L’impressione che ne sto ricevendo è pari a  quella che da sempre ho quando immagino a cosa potrebbe accadere se avvenisse un terremoto mentre in una grande chiesa, affollata di persone, si celebra una funzione religiosa. Le uscite delle chiese, in genere, sono di dimensioni assolutamente insufficienti rispetto alle necessità di un rapido deflusso dei fedeli. Ma le grandi chiese sono monumenti secolari ed allora noi ce le teniamo care così come sono e ben volentieri, anche. Noi Italiani che di chiese ne abbiamo un vero patrimonio! Ma le navi da crociera, per favore … un po’ più di attenzione da parte del legislatore e quindi del progettista-costruttore circa il rapporto “numero di passeggeri – sistemi di evacuazione”  in caso di allarme proprio non guasterebbe. Che ne dite?

Il Titanic non ha insegnato nulla? Come non prevedere, infatti, che non è detto che le navi “affondino senza sbandare su di una murata” e che quindi occorre prevedere  sistemi che agevolino la calata a mare (alaggio) delle scialuppe  che si trovano “sopravvento”.?  Dice …  ma … Riccardo, in Italia siamo tutti Commissari Tecnici della Nazionale, al bar intendo … e anche tu … non sei un po’ troppo presuntutoso? Vuoi che non ci abbiano pensato? Eh no, dico io,  non  rinuncio a ragionare con la mia testa solo per evitare il rischio di “essere considerato male dagli altri”.

E poi, historia magistra vitae … (quando mai, purtroppo!) almeno così dovrebbe essere. Il Titanic: avvistato l’iceberg, il comandante commise un errore: diede ordine di virare, esponendo in tal modo l’intera fiancata allo sperone di ghiaccio. Se si fosse limitato a dare l’ “indietro tutta”, avrebbe sacrificato la prua ma i compartimentoi stagni “trasversali” della nave avrebbero evitato il naufragio. Nel caso della Concordia l’impatto è stato laterale, ma domando: esistevano compartimenti stagni? Sono stati isolati? Se i passeggeri dei ponti inferiori fossero stati fatti risalire, subito dopo – quanto meno – si sarebbero potuto chiudere le paratie entincendio che avrebbero impedito all’acqua di invadere i  ponti suoperiori  e la nave avrebbe goduto di un migliore galleggiamento.

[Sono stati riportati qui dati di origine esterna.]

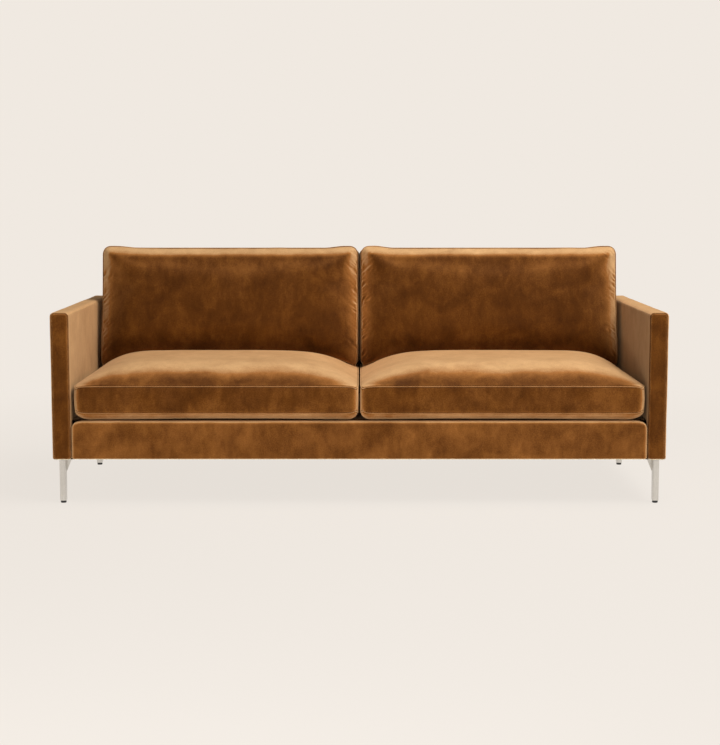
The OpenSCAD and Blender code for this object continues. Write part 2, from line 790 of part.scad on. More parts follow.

Dalla TV si è visto che le pinne stabilizzatrici della nave erano state fatte uscire dallo scafo. Si tratta di pinne che sono attiavate per evitare il rollio in caso di mal tempo. Ma il mare era calmo. Ed allora? Direi che esse non sono state concausa del disastro, ma denotano disattenzione, in quanto rallentano la navigazione, aumentando inutilmente il consumo di combustibile. Sarà un dettaglio, ma tant’è, già che ci siamo …

Andrea Doria: nella nebbia procedeva “incontro” allo Stockolm ( e viceversa). A parte che entrambi le navi avevano il radar, anche solo con un corretto utilizzo dei segnali sonori avrebbero potuto “poggiare” cioè virare ambedue a babordo o ambedue a tribordo (cioè entrambe a destra o entrambe a sinistra), sfilando l’una di fianco all’altra, senza collidere. Invece una delle due sbagliò manovra. Solo una delle due, perchè se tutte e due avessero commesso lo stesso errore , la collisione sarebbe stata evitata. sarebbe bastato mettersi d’accordo.

Dico questo per affermare un concetto: l’errore umano può essere compreso e in una qualche misura accettato se avviene durante una forte tempesta, un incendio, una battaglia navale, in presenza di avarie ai motori o di guasti alla strumentazione. Non può essere nè accettato nè giustificato quando nessuna di queste condizioni si verifica, soprattutto se nel frattempo stiamo abbracciando belle ragazze (una bionda ed una mora, una a destra ed una a sinistra, a chi tocca per prima?) e stiamo bevendo drink alcolici nei saloni della prima classe.

A proposito di alcool. Nel post qui sopra avrete notato che Carlo, dovendo eseguire un brano alla chitarra di fronte ad un pubblico di ben tre amici, non ha voluto  sorseggiare nemmeno due dita di vino nero, prima dell’esecuzione. Che differenza!